To get closer, become distant

I thought that when I completed the pathway, I’d get something. Nothing material. Just a cool message or video. Something like that.

Nope. After completing the French branch of Duolingo, all I got was a relatively unexciting congratulations message. But I got something else too.

Now, don’t get me wrong. I don’t speak French. I could bumble along with a few phrases or sentences, but that’s about it. But despite my almost complete lack of ability to, you know, actually speak the language, learning some French has helped me appreciate English. Understanding, on a very basic level, the mechanics of another language has helped me to appreciate the complexity, beauty, subtlety and power of my mother tongue. 

This is just one example of an idea that has crystallised for me over the last few months. It’s an awareness that the only way to get closer to something is to become distant from it.

My command of English has increased because I started to learn about another language. Living away from my hometown has helped me to understand the special place that it holds in my heart. Not seeing my friends and family as much has been illuminating. Their absence from my life has helped me see why their presence is so important.

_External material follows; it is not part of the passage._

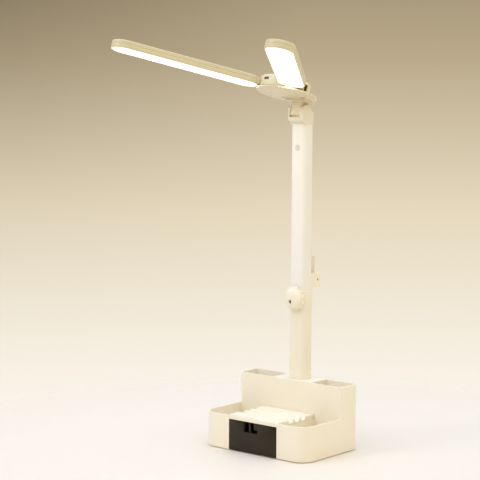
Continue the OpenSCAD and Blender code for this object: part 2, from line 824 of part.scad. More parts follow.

It’s easy to think that the best way to get to know something is to get closer to it. To try and penetrate it’s depths. To poke and prod at it. But that’s not always the case. Learning another language, living away from my hometown and not seeing my friends and family have made that clear to me.

If intimacy and understanding are what you seek, don’t get closer. Move away. Create distance. Put space between yourself and the thing you seek to understand and appreciate.